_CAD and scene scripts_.
• • •
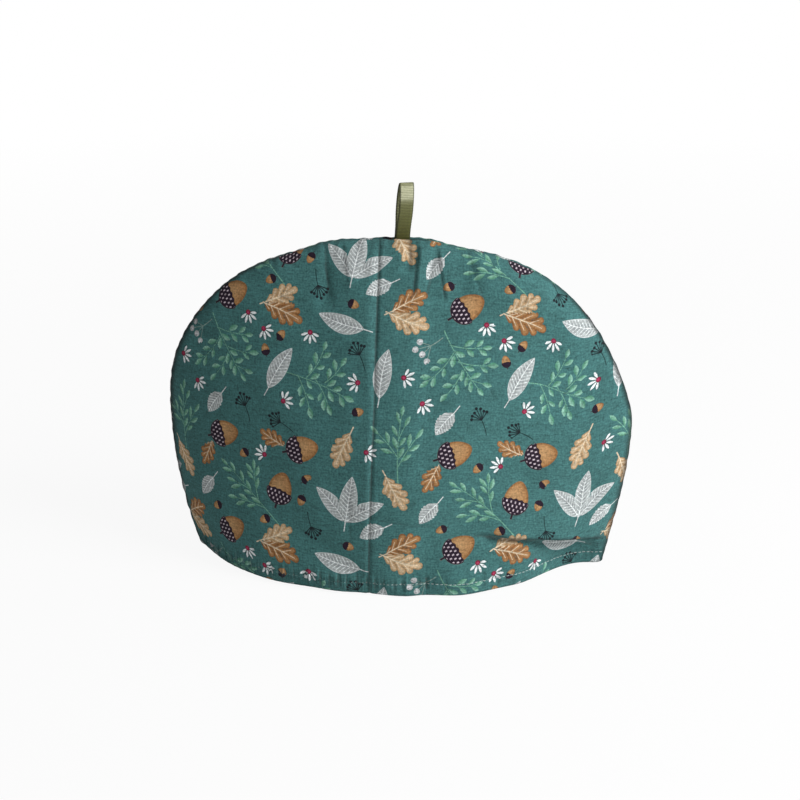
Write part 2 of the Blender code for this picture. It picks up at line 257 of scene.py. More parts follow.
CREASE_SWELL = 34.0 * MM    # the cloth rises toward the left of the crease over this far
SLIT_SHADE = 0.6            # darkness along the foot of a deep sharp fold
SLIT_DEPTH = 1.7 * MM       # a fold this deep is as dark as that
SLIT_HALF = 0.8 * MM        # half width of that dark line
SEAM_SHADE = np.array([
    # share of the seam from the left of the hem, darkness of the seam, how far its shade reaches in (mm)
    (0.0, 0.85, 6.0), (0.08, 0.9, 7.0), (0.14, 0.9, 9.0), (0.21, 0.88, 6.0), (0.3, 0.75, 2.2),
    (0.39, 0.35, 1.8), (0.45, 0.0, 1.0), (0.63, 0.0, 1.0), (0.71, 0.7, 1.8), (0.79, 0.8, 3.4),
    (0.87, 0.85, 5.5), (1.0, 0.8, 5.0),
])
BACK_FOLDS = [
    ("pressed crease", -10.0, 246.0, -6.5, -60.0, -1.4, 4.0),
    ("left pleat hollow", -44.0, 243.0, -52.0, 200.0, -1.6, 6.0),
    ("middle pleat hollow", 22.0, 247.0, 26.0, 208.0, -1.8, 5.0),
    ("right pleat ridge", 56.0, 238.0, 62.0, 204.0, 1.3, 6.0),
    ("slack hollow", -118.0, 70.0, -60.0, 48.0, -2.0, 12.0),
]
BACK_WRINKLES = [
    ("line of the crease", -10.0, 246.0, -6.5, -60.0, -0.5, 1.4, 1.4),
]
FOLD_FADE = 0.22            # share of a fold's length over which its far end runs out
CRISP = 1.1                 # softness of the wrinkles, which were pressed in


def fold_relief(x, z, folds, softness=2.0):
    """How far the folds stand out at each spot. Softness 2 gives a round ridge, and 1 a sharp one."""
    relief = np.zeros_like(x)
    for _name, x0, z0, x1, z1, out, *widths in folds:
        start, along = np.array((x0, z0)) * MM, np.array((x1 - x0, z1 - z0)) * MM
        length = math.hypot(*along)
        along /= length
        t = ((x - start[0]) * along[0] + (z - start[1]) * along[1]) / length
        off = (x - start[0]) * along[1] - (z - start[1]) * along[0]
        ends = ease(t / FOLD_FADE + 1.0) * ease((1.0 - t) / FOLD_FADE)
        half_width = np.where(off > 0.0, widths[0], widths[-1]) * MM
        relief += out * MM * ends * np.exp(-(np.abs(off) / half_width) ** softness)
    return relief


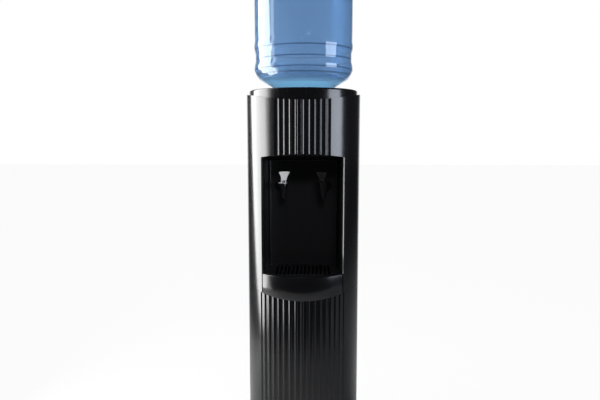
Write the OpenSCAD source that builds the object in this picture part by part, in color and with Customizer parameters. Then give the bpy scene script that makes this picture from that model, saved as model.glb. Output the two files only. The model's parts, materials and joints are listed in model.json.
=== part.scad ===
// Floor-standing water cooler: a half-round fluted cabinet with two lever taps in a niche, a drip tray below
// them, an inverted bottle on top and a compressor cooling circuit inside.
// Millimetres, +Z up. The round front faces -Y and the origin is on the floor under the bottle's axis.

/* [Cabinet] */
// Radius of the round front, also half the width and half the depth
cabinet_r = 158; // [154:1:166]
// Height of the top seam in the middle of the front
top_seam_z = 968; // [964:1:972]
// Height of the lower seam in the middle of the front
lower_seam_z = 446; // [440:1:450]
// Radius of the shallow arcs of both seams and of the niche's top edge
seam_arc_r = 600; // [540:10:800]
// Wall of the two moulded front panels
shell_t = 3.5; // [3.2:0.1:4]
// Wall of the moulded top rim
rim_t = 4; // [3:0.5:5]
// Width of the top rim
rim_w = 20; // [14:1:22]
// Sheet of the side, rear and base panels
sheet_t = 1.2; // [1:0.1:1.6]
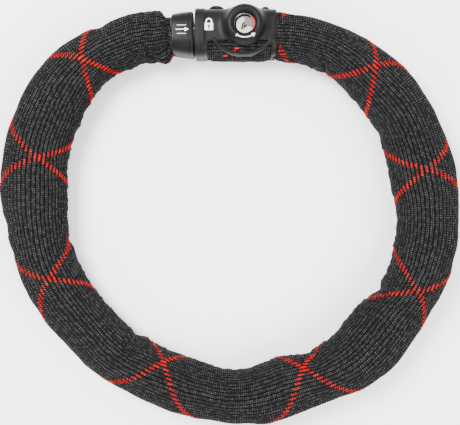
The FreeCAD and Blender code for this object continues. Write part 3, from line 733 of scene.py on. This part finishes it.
• • •
_Exercise goal_. Extract every line above exactly as it stands.

_Solution to this problem_.
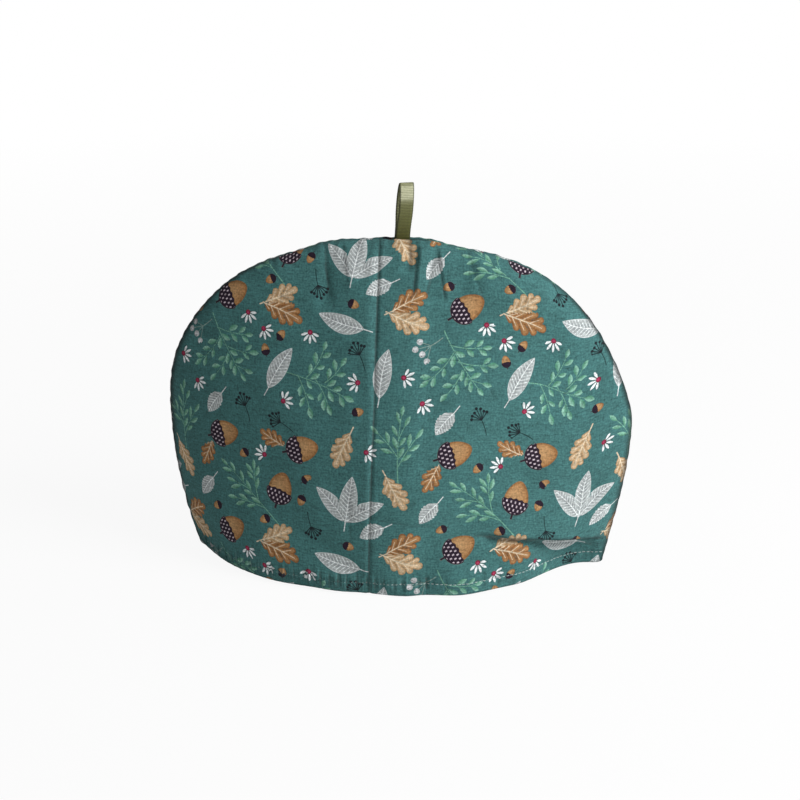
Write part 2 of the Blender code for this picture. It picks up at line 257 of scene.py. More parts follow.
CREASE_SWELL = 34.0 * MM    # the cloth rises toward the left of the crease over this far
SLIT_SHADE = 0.6            # darkness along the foot of a deep sharp fold
SLIT_DEPTH = 1.7 * MM       # a fold this deep is as dark as that
SLIT_HALF = 0.8 * MM        # half width of that dark line
SEAM_SHADE = np.array([
    # share of the seam from the left of the hem, darkness of the seam, how far its shade reaches in (mm)
    (0.0, 0.85, 6.0), (0.08, 0.9, 7.0), (0.14, 0.9, 9.0), (0.21, 0.88, 6.0), (0.3, 0.75, 2.2),
    (0.39, 0.35, 1.8), (0.45, 0.0, 1.0), (0.63, 0.0, 1.0), (0.71, 0.7, 1.8), (0.79, 0.8, 3.4),
    (0.87, 0.85, 5.5), (1.0, 0.8, 5.0),
])
BACK_FOLDS = [
    ("pressed crease", -10.0, 246.0, -6.5, -60.0, -1.4, 4.0),
    ("left pleat hollow", -44.0, 243.0, -52.0, 200.0, -1.6, 6.0),
    ("middle pleat hollow", 22.0, 247.0, 26.0, 208.0, -1.8, 5.0),
    ("right pleat ridge", 56.0, 238.0, 62.0, 204.0, 1.3, 6.0),
    ("slack hollow", -118.0, 70.0, -60.0, 48.0, -2.0, 12.0),
]
BACK_WRINKLES = [
    ("line of the crease", -10.0, 246.0, -6.5, -60.0, -0.5, 1.4, 1.4),
]
FOLD_FADE = 0.22            # share of a fold's length over which its far end runs out
CRISP = 1.1                 # softness of the wrinkles, which were pressed in


def fold_relief(x, z, folds, softness=2.0):
    """How far the folds stand out at each spot. Softness 2 gives a round ridge, and 1 a sharp one."""
    relief = np.zeros_like(x)
    for _name, x0, z0, x1, z1, out, *widths in folds:
        start, along = np.array((x0, z0)) * MM, np.array((x1 - x0, z1 - z0)) * MM
        length = math.hypot(*along)
        along /= length
        t = ((x - start[0]) * along[0] + (z - start[1]) * along[1]) / length
        off = (x - start[0]) * along[1] - (z - start[1]) * along[0]
        ends = ease(t / FOLD_FADE + 1.0) * ease((1.0 - t) / FOLD_FADE)
        half_width = np.where(off > 0.0, widths[0], widths[-1]) * MM
        relief += out * MM * ends * np.exp(-(np.abs(off) / half_width) ** softness)
    return relief


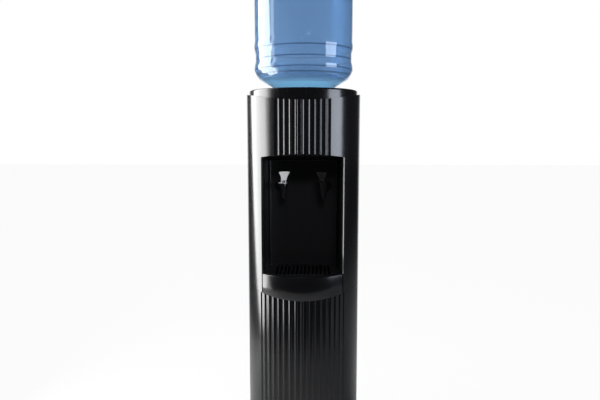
Write the OpenSCAD source that builds the object in this picture part by part, in color and with Customizer parameters. Then give the bpy scene script that makes this picture from that model, saved as model.glb. Output the two files only. The model's parts, materials and joints are listed in model.json.
=== part.scad ===
// Floor-standing water cooler: a half-round fluted cabinet with two lever taps in a niche, a drip tray below
// them, an inverted bottle on top and a compressor cooling circuit inside.
// Millimetres, +Z up. The round front faces -Y and the origin is on the floor under the bottle's axis.

/* [Cabinet] */
// Radius of the round front, also half the width and half the depth
cabinet_r = 158; // [154:1:166]
// Height of the top seam in the middle of the front
top_seam_z = 968; // [964:1:972]
// Height of the lower seam in the middle of the front
lower_seam_z = 446; // [440:1:450]
// Radius of the shallow arcs of both seams and of the niche's top edge
seam_arc_r = 600; // [540:10:800]
// Wall of the two moulded front panels
shell_t = 3.5; // [3.2:0.1:4]
// Wall of the moulded top rim
rim_t = 4; // [3:0.5:5]
// Width of the top rim
rim_w = 20; // [14:1:22]
// Sheet of the side, rear and base panels
sheet_t = 1.2; // [1:0.1:1.6]
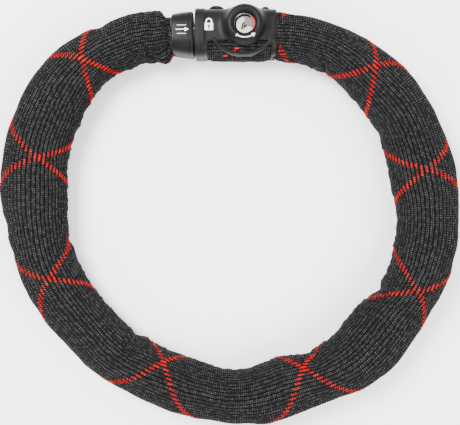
The FreeCAD and Blender code for this object continues. Write part 3, from line 733 of scene.py on. This part finishes it.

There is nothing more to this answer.